As Elizabeth puts it, “now is actually a good time to raise, especially from local investors.” In fact, Hustle Fund has even increased investment over the past 2 months.
Bifurcation of Terms
As Elizabeth puts it, “terms have been weird.” Elizabeth has been seeing a bifurcation of terms over the last few months. On one side, you have well networked founders raising at very high valuations similar to 2019. On the flip side, you have less networked founders raising at quite low valuations.
Why Invest Now?
When going out to raise it is important to understand how investors think to improve your odds of success. One of the first questions an investor will ask themselves is, “Why should I invest now?” However, most of the time “now” is not a great time for investors to make an investment. Generally, it is most beneficial for an investor to drag their feet as they can get more information and data.
So how do you make investors move faster? You need to make an investor feel like they cannot wait 6 months because the valuation will change and the deal won’t be on the table. As Elizabeth said, “your job is to generate demand on your deal from other investors… you want investors to basically be afraid of each other.” You can do this by running a strong process and talking to a LOT of investors.
Tranches Can Be Useful
When going out to raise a seed round it is difficult to get people to move faster on the deal. You have a large supply of your raise with little demand. At the earliest stages, investors rarely feel motivated to move quickly as the deal may still be on the table in 6 months. To help with this, Elizabeth suggests reducing the “supply of your round” using tranches.
As an example, Elizabeth uses a seed company going out to raise $2M total. This company may go out and raise a smaller tranche to create some demand from investors to move quickly. For example, if the smaller tranche is $500k investors may have a fear they will miss out as it is a smaller size round that is easier to raise. From here, it is a lot easier to go to larger investors as you can create some urgency around the round as you’ve already raised $500k.
While Elizabeth may be a black swan when it comes to her thoughts on tranches, it can certainly be a powerful way to manage the supply and demand of your round.
Customer Discovery… with Investors
If you are struggling to drum up any interest from investors you likely need to improve different aspects of the business. Feedback from investors can be a valuable asset for prioritizing your time. Elizabeth suggests harnessing customer development strategies when it comes to investors. While you may not hear back from most investors, getting feedback and data points from investors that rejected your company can be incredibly valuable.

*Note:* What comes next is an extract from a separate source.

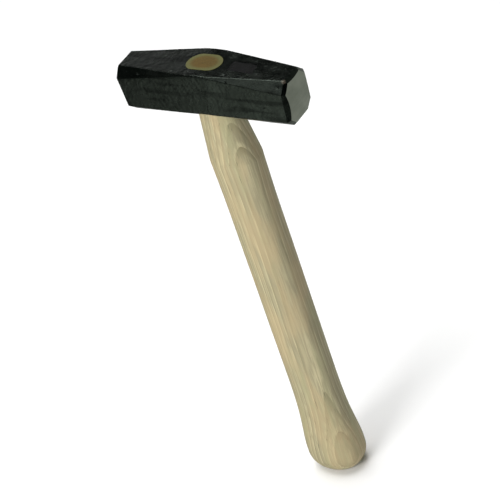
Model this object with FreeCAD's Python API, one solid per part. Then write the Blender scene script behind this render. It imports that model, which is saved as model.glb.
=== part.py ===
import FreeCAD, Part
import math
import os

# Lump hammer: a forged steel head on an ash handle, held by a wooden wedge.
# Millimetres. +Z runs up the handle to the head, +X along the head to one
# striking face, and the origin is the middle of the handle's butt end.

# Head. Its two arms bend down towards the handle from a short curved middle.
# Each arm grows from a square middle section to a tall eight-sided end.
HEAD_CENTRE_Z = 340.5
HALF_LENGTH = 65.9          # along the bent centre line, to the face's corners
MIDDLE_HALF_LENGTH = 7.5    # the curved stretch on each side of the centre
ARM_DROP_DEG = 4.4          # the slope of each arm
MIDDLE_HALF_SIDE = 15.8
MIDDLE_CHAMFER = 0.8        # the worn corners of the square section
END_HALF_WIDTH = 14.9       # in Y
END_HALF_HEIGHT = 17.6      # across the arm, in its own plane
END_CHAMFER = 6.7
FACE_BEVEL = 2.0           # the bevel round a face, at the face's corners
CROWN_RADIUS = 80.0         # both faces are slightly domed

# Eye. A slot with round ends that narrows to a waist half way through the head.
EYE_HALF_LENGTH = 13.3
EYE_HALF_WIDTH = 8.5
EYE_WAIST = 0.8             # how much closer its walls are at the waist

# Handle. One outline, as half lengths in X, turned into an oval.
HANDLE_WIDTH_RATIO = 0.8
BUTT_FLAT = 9.0
BUTT_MAX = 21.8
BUTT_MAX_Z = 15.5
FLARE = 19.9
FLARE_Z = 40.5
GRIP = 17.85
GRIP_LOW_Z = 110.0
GRIP_HIGH_Z = 235.0
SHOULDER = 18.6
SHOULDER_Z = 281.0
NECK_TOP = 13.2

# Wedge. It fills a saw cut along the length of the oval.
WEDGE_TOP_THICKNESS = 4.4
WEDGE_TIP_THICKNESS = 0.8
WEDGE_DEPTH = 24.0

BEND = math.radians(ARM_DROP_DEG)
BEND_RADIUS = MIDDLE_HALF_LENGTH / BEND
HEAD_CENTRE = FreeCAD.Vector(0, 0, HEAD_CENTRE_Z)
BEND_AXIS = HEAD_CENTRE - FreeCAD.Vector(0, 0, BEND_RADIUS)


def octagon(station, half_width, half_height, chamfer):
    """A closed eight-sided wire in the YZ plane, station along X, before the bend."""
    w, h, c = half_width, half_height, chamfer
    outline = [
        (w - c, h), (w, h - c), (w, c - h), (w - c, -h),
        (c - w, -h), (-w, c - h), (-w, h - c), (c - w, h),
    ]
    points = [HEAD_CENTRE + FreeCAD.Vector(station, y, z) for y, z in outline]
    return Part.makePolygon(points + points[:1])


def straight_arm():
    """One arm before it is bent: it starts at X = 0 and ends in a domed face."""
    length = HALF_LENGTH - MIDDLE_HALF_LENGTH
    bevel_start = length - FACE_BEVEL
    root = octagon(0, MIDDLE_HALF_SIDE, MIDDLE_HALF_SIDE, MIDDLE_CHAMFER)
    end = octagon(bevel_start, END_HALF_WIDTH, END_HALF_HEIGHT, END_CHAMFER)
    arm = Part.makeLoft([root, end], True, True)

    # The bevel leans in at 45 degrees past the dome, which then cuts it off.
    depth = 6.0
    corner_chamfer = END_CHAMFER - depth * (2 - math.sqrt(2))
    tip = octagon(
        bevel_start + depth, END_HALF_WIDTH - depth, END_HALF_HEIGHT - depth, corner_chamfer
    )
    arm = arm.fuse(Part.makeLoft([end, tip], True, True))

    face_corner = math.hypot(END_HALF_WIDTH - FACE_BEVEL, END_HALF_HEIGHT - END_CHAMFER)
    sphere_x = length - math.sqrt(CROWN_RADIUS ** 2 - face_corner ** 2)
    dome = Part.makeSphere(CROWN_RADIUS, HEAD_CENTRE + FreeCAD.Vector(sphere_x, 0, 0))
    return arm.common(dome)


def solid_head():
    """The forged bar with no eye in it: a curved middle and two bent arms."""
    y_axis = FreeCAD.Vector(0, 1, 0)
    section = octagon(0, MIDDLE_HALF_SIDE, MIDDLE_HALF_SIDE, MIDDLE_CHAMFER)
    middle = Part.Face(section).revolve(BEND_AXIS, y_axis, 2 * ARM_DROP_DEG)
    middle.rotate(BEND_AXIS, y_axis, -ARM_DROP_DEG)
    right_arm = straight_arm()
    right_arm.rotate(BEND_AXIS, y_axis, ARM_DROP_DEG)
    left_arm = right_arm.mirror(HEAD_CENTRE, FreeCAD.Vector(1, 0, 0))
    return middle.fuse([right_arm, left_arm]).removeSplitter()


def slot(z, inset):
    """A closed wire round the eye at one height, its walls moved in by inset."""
    radius = EYE_HALF_WIDTH - inset
    straight = EYE_HALF_LENGTH - EYE_HALF_WIDTH
    corners = [(straight, -radius), (straight, radius), (-straight, radius), (-straight, -radius)]
    points = [FreeCAD.Vector(x, y, z) for x, y in corners]
    right_tip = FreeCAD.Vector(straight + radius, 0, z)
    left_tip = FreeCAD.Vector(-straight - radius, 0, z)
    return Part.Wire([
        Part.Arc(points[0], right_tip, points[1]).toShape(),
        Part.LineSegment(points[1], points[2]).toShape(),
        Part.Arc(points[2], left_tip, points[3]).toShape(),
        Part.LineSegment(points[3], points[0]).toShape(),
    ])


def eye_core():
    """The core that fills the eye, from just below the head to just above it."""
    reach = MIDDLE_HALF_SIDE + 2
    overshoot = 2 * EYE_WAIST / MIDDLE_HALF_SIDE
    bottom = slot(HEAD_CENTRE_Z - reach, -overshoot)
    waist = slot(HEAD_CENTRE_Z, EYE_WAIST)
    top = slot(HEAD_CENTRE_Z + reach, -overshoot)
    return Part.makeLoft([bottom, waist, top], True, True)


def rim(half_length, z):
    """A point of the handle's outline."""
    return FreeCAD.Vector(half_length, 0, z)


def handle_below_head():
    """The grip: a round butt, a flare, a long even oval, a shoulder and a neck."""
    rounding = math.radians(40)
    butt_middle = rim(
        BUTT_FLAT + (BUTT_MAX - BUTT_FLAT) * math.cos(rounding),
        BUTT_MAX_Z * (1 - math.sin(rounding)),
    )
    neck_top_z = HEAD_CENTRE_Z - MIDDLE_HALF_SIDE + 3
    flank = Part.BSplineCurve()
    flank.interpolate(
        Points=[
            rim(BUTT_MAX, BUTT_MAX_Z),
            rim(FLARE, FLARE_Z),
            rim(GRIP, GRIP_LOW_Z),
            rim(GRIP, GRIP_HIGH_Z),
            rim(SHOULDER, SHOULDER_Z),
        ],
        InitialTangent=FreeCAD.Vector(0, 0, 1),
        FinalTangent=FreeCAD.Vector(0.02, 0, 1),
    )
    outline = [
        Part.LineSegment(rim(0, 0), rim(BUTT_FLAT, 0)).toShape(),
        Part.Arc(rim(BUTT_FLAT, 0), butt_middle, rim(BUTT_MAX, BUTT_MAX_Z)).toShape(),
        flank.toShape(),
        Part.LineSegment(rim(SHOULDER, SHOULDER_Z), rim(NECK_TOP, neck_top_z)).toShape(),
        Part.LineSegment(rim(NECK_TOP, neck_top_z), rim(0, neck_top_z)).toShape(),
        Part.LineSegment(rim(0, neck_top_z), rim(0, 0)).toShape(),
    ]
    turned = Part.Face(Part.Wire(outline)).revolve(rim(0, 0), FreeCAD.Vector(0, 0, 1), 360)
    squash = FreeCAD.Matrix()
    squash.scale(1, HANDLE_WIDTH_RATIO, 1)
    return turned.transformGeometry(squash)


def wedge_blank():
    """A tapered slip of wood, longer than the eye, before it is trimmed flush."""
    length = 2 * EYE_HALF_LENGTH + 10
    top = HEAD_CENTRE_Z + MIDDLE_HALF_SIDE + 1
    tip = top - WEDGE_DEPTH - 1
    corners = [
        (-WEDGE_TOP_THICKNESS / 2, top), (WEDGE_TOP_THICKNESS / 2, top),
        (WEDGE_TIP_THICKNESS / 2, tip), (-WEDGE_TIP_THICKNESS / 2, tip),
    ]
    points = [FreeCAD.Vector(-length / 2, y, z) for y, z in corners]
    end = Part.Face(Part.makePolygon(points + points[:1]))
    return end.extrude(FreeCAD.Vector(length, 0, 0))


bar = solid_head()
core = eye_core()
tenon = core.common(bar)
grip = handle_below_head().cut(bar)
pieces = {
    "head": bar.cut(core),
    "handle": grip.fuse(tenon).cut(wedge_blank()),
    "eye_wedge": tenon.common(wedge_blank()),
}

os.makedirs("parts", exist_ok=True)
for name, piece in pieces.items():
    piece.exportStep("parts/" + name + ".step")
    box = piece.optimalBoundingBox()
    print(name, len(piece.Solids), "solid, valid:", piece.isValid())
    print("  volume", round(piece.Volume / 1000, 2), "cm3")
    print("  from", box.XMin, box.YMin, box.ZMin)
    print("  to", box.XMax, box.YMax, box.ZMax)
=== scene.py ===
import math

import bmesh
import bpy
from mathutils import Matrix, Quaternion, Vector, noise


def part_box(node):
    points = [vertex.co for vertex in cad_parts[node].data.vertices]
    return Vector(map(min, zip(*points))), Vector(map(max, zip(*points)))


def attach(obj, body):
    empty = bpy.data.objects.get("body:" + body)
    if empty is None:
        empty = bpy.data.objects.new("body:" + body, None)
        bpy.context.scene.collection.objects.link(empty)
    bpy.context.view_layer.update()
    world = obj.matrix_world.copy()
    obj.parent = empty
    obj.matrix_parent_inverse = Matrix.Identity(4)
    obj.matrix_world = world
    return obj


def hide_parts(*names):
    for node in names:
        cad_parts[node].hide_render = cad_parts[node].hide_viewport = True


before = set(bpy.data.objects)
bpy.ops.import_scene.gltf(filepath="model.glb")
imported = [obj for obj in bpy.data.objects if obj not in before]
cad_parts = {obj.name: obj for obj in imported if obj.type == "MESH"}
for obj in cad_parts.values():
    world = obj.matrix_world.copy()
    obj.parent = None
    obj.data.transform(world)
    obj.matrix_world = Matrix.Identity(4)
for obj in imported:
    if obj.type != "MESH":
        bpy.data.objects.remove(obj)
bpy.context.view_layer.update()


# Where the tool stands: upright on its butt, on a wide sheet of white card, with
# the camera above it on the front right and soft lamps in front, over and behind.
def wired(tree, kind, sources, **settings):
    """A node with its plain settings, and its inputs linked or set by name or number."""
    node = tree.nodes.new(kind)
    for name, value in settings.items():
        setattr(node, name, value)
    for key, source in sources.items():
        if isinstance(source, bpy.types.NodeSocket):
            tree.links.new(source, node.inputs[key])
        else:
            node.inputs[key].default_value = source
    return node


def polygon_object(name, points, polygons):
    """A mesh object made from points and the polygons between them."""
    mesh = bpy.data.meshes.new(name)
    mesh.from_pydata(points, [], polygons)
    mesh.validate()
    built = bpy.data.objects.new(name, mesh)
    bpy.context.scene.collection.objects.link(built)
    return built


def new_finish(name):
    """A material with its node tree and its shader."""
    finish = bpy.data.materials.new(name)
    finish.use_nodes = True
    return finish, finish.node_tree, finish.node_tree.nodes["Principled BSDF"]


card_half_side = 6.0
corners = [(-1, -1), (1, -1), (1, 1), (-1, 1)]
card = polygon_object(
    "floor_card",
    [(x * card_half_side, y * card_half_side, 0) for x, y in corners],
    [(0, 1, 2, 3)],
)
white_card, tree, shader = new_finish("white_card")
shader.inputs["Base Color"].default_value = (0.97, 0.97, 0.97, 1)
shader.inputs["Roughness"].default_value = 0.9
shader.inputs["Specular IOR Level"].default_value = 0.1
card.data.materials.append(white_card)
card.visible_glossy = False

camera_distance = 1.6332
camera_azimuth = math.radians(42.31)
camera_elevation = math.radians(35.32)
camera_roll = math.radians(-19.42)
aim_point = Vector((-0.0092, -0.0084, 0.2042))

towards_camera = Vector((
    math.sin(camera_azimuth) * math.cos(camera_elevation),
    -math.cos(camera_azimuth) * math.cos(camera_elevation),
    math.sin(camera_elevation),
))
camera = bpy.data.objects.new("camera", bpy.data.cameras.new("camera"))
bpy.context.scene.collection.objects.link(camera)
camera.location = aim_point + towards_camera * camera_distance
level = towards_camera.to_track_quat("Z", "Y")
camera.rotation_euler = (level @ Quaternion((0, 0, 1), camera_roll)).to_euler()
camera.data.sensor_width = 36
camera.data.lens = 172.8
camera.data.clip_end = 50
bpy.context.scene.camera = camera
bpy.context.scene.view_settings.view_transform = "Standard"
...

If you start to see a theme in why investors said no, that is a good indicator of where you need to improve your business.

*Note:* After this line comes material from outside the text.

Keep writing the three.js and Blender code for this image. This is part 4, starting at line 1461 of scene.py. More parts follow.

Founders Should Fundraise Full Time
Elizabeth suggests that her founders do fundraising full time (when they set out to raise). This means that you are not working directly on the business. In a good raise, it can take anywhere from a few weeks to a few months to close your round. Juggling this and making sure the needle still moves without you there is challenging. Elizabeth promotes stacking your meetings so you may have 20+ meetings in a week as opposed to a handful. In the beginning, this is a great way to create urgency with investors. If you are taking second meetings and have a docket full of investor meetings, investors may feel the heat and move quicker.